The major perspective are three-fold:

  • How to represent a graph (capture the graph information)
  • How to align graphs and find the similarity? cross-graph alignment.
  • How to measure the divergence score(the similarity kernel representation)

Notice that, it is more like a graph embedding method without the supervision signal.

Graph encoder should be able to reconstruct structure on some given nodes. It aims to distinguish the label of the neighborhood node with a single linear layer (embedding lookup). \(J(\theta)=\sum_{i} \sum_{j \atop e_{i j} \in E} \log \operatorname{Pr}\left(v_{j} \mid v_{i}, \theta\right)\) Cross-Graph Attention aims to measure how much the target graph diverges from the source graph, it use the source graph encoder to predict the structure of the target graph. If the pair is similar, we expect the source graph encoder to correctly predict the target graph’s structure.

A bidirection projection is proposed acrossing pair of nodes. It will assign the source node to the target graph with certain probability. \(\operatorname{Pr}\left(v_{j} \mid u_{i}\right)=\frac{e^{\mathcal{M}_{T \rightarrow S}\left(v_{j}, u_{i}\right)}}{\sum_{v_{k} \in V_{S}} e^{\mathcal{M}_{T \rightarrow S}\left(v_{k}, u_{i}\right)}}\) A reverse projection is similar with it. $\mathcal{M}{T \rightarrow S}\left(v{j}, u_{i}\right)$ is a simple multiclass classifier.

Divergence Embedding

Then each pair of nodes between two graphs are used for comparion.
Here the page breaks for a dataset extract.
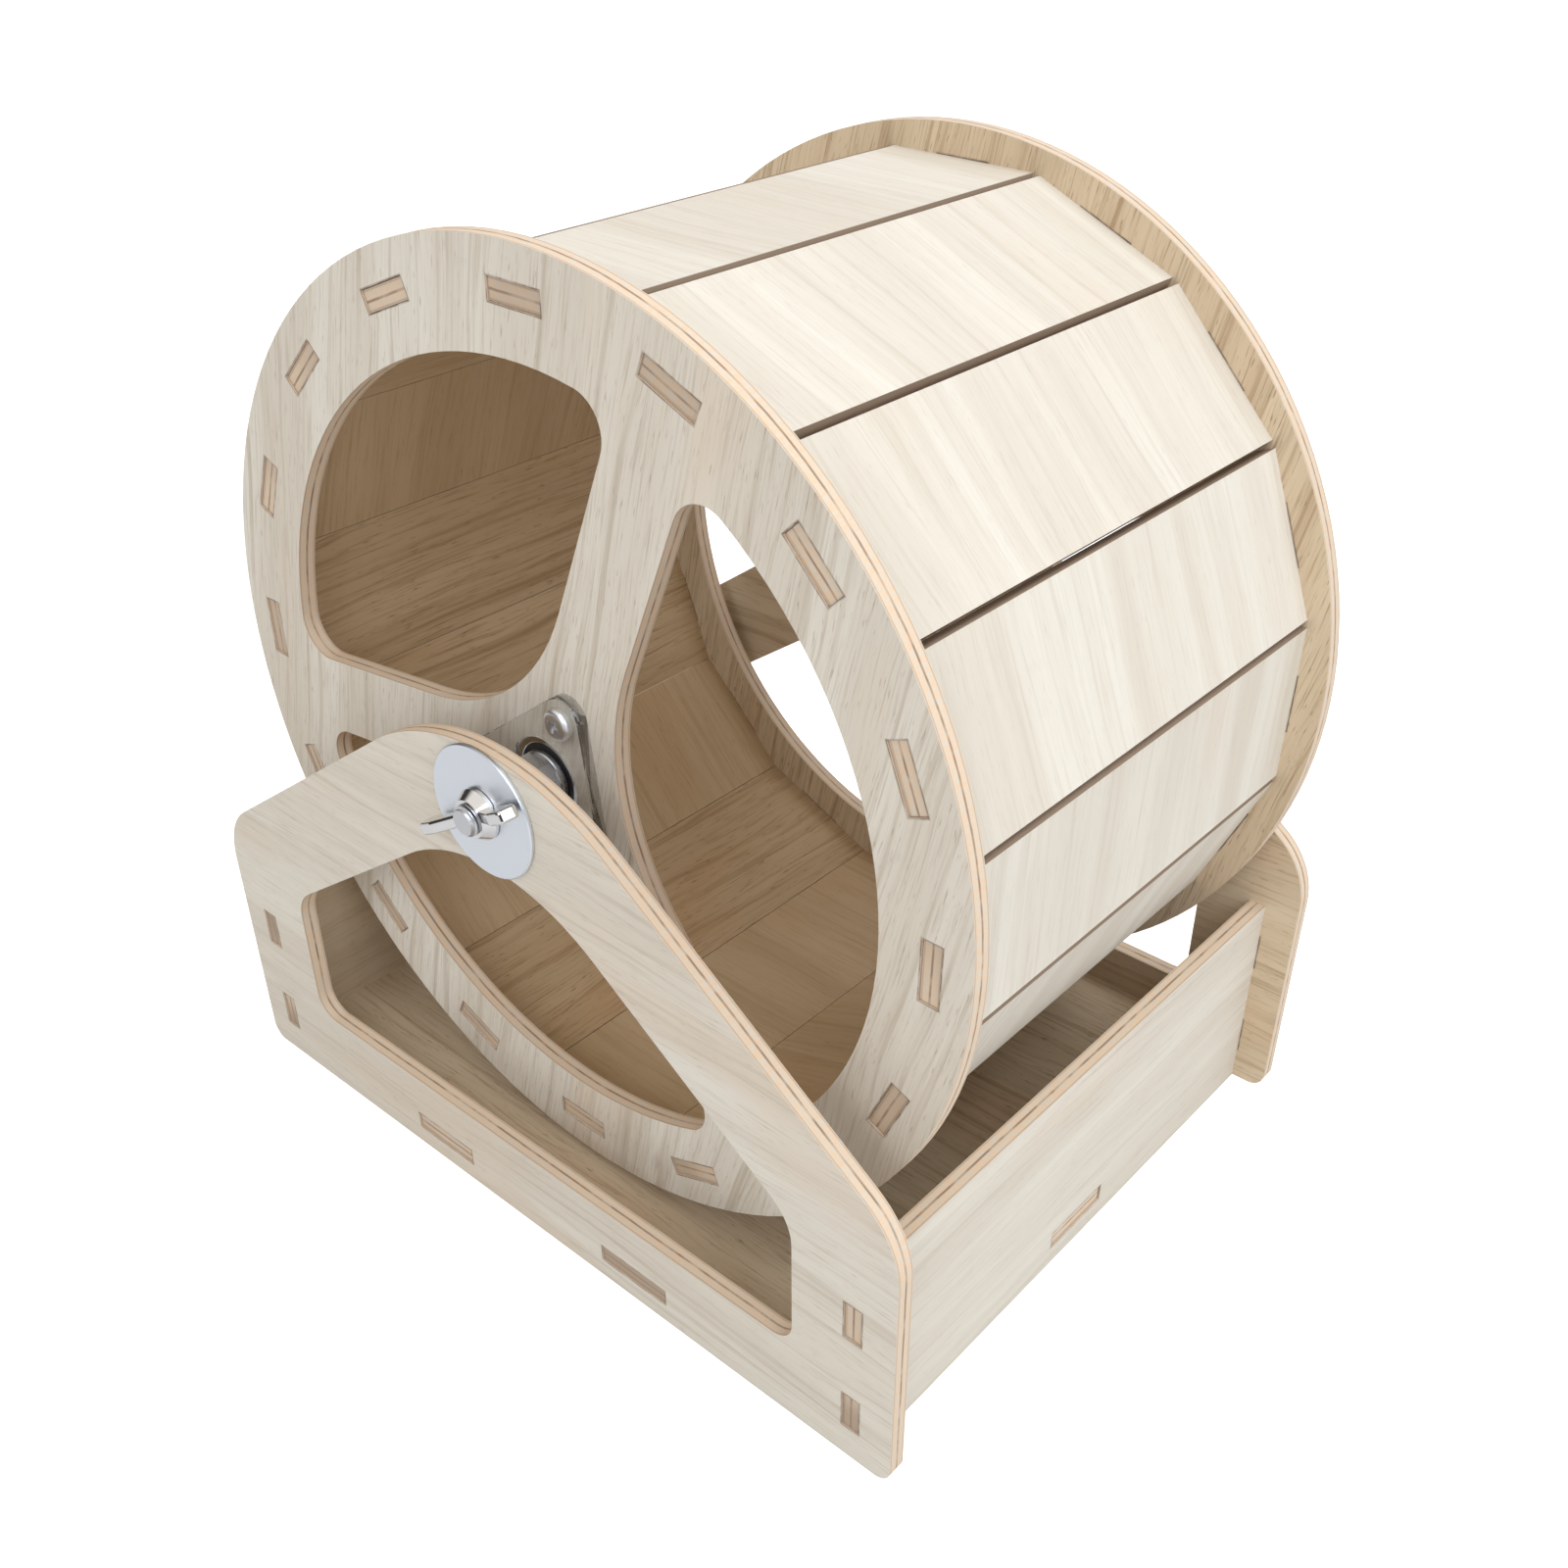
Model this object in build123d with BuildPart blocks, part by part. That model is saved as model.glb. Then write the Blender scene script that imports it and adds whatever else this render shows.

It measure how well the source node can predict the target node neighborhood and concate as the final embedding. \(\mathcal{D}^{\prime}(T \| S)=\sum_{v_{i} \in V_{T}} \sum_{j \atop e_{j i} \in E_{T}}-\log \operatorname{Pr}\left(v_{j} \mid v_{i}, H_{S}\right)\)

Paper Reading List

  • Nested Graph Neural Networks (NIPS)
  • StructPool Structured Graph Pooling via Conditional Random Fields (ICLR)
  • Rethinking pooling in graph neural networks (NIPS)
  • Principal Neighbourhood Aggregation for Graph Nets (NIPS)
  • MEMORY-BASED GRAPH NETWORKS (ICLR)
  • A FAIR COMPARISON OF GRAPH NEURAL NETWORKS FOR GRAPH CLASSIFICATION (ICLR)
  • InfoGraph: Unsupervised and Semi-supervised Graph-Level Representation Learning via Mutual Information Maximization (ICLR)
  • Convolutional Kernel Networks for Graph-Structured Data (ICML)
  • ACCURATE LEARNING OF GRAPH REPRESENTATIONS WITH GRAPH MULTISET POOLING (ICLR2020)
  • Benchmarking Graph Neural Networks (Arxiv 2020)
  • Bridging the Gap Between Spectral and Spatial Domains in Graph Neural Networks (Arxiv2020)
  • Open Graph Benchmark (NIPS2020)
  • Tudataset A collection of benchmark datasets for learning with graphs (arxiv2020)
  • Spectral Clustering with Graph Neural Networks for Graph Pooling (ICML2020)
  • Graph Convolutional Networks with EigenPooling (KDD)
  • HOW POWERFUL ARE GRAPH NEURAL NETWORKS? (ICLR)
  • Weisfeiler and Leman Go Neural: Higher-order Graph Neural Networks (AAAI)
  • Self-Attention Graph Pooling (ICML)
  • Graph U-Net (ICML)
  • Are Powerful Graph Neural Nets Necessary? A Dissection on Graph Classification (Arxiv)
  • CAPSULE GRAPH NEURAL NETWORK(ICLR)
  • CLIQUE POOLING FOR GRAPH CLASSIFICATION (Arxiv)
  • Hierarchical Graph Pooling with Structure Learning (AAAI19)
  • DDGK: Learning Graph Representations for Deep Divergence Graph Kernels (WWW19)
  • An End-to-End Deep Learning architecture for graph classification (AAAI)
  • Hierarchical graph representation learning with differentiable pooling (NIPS)
  • Towards Sparse Hierarchical Graph Classifiers (Arxiv)
  • A simple yet effective baseline for non-attribute graph classification (arxiv)
  • Dynamic edge-conditioned filters in convolutional neural networks on graphs (CVPR)
  • Learning Convolutional Neural Networks for Graphs

Useful words

Several approaches have been proposed in recent GNN literature, ranging from model-free methods that precompute the pooled graphs by leveraging graph-theoretical properties (Bruna et al., 2013; Defferrard et al., 2016), to model-based methods that perform pooling trough a learnable function of the node features (Ying et al., 2018; Cangea et al., 2018; Hongyang Gao, 2019). However, existing model-free methods only consider the graph topology but ignore the node features, while model-based methods are mostly based on heuristics. As a consequence, the former cannot learn how to coarsen graphs adaptively for a specific downstream task, while the latter are unstable and prone to find degenerate solutions even on simple tasks. A pooling operation that is theoretically grounded and can adapt to the data and the task is still missing.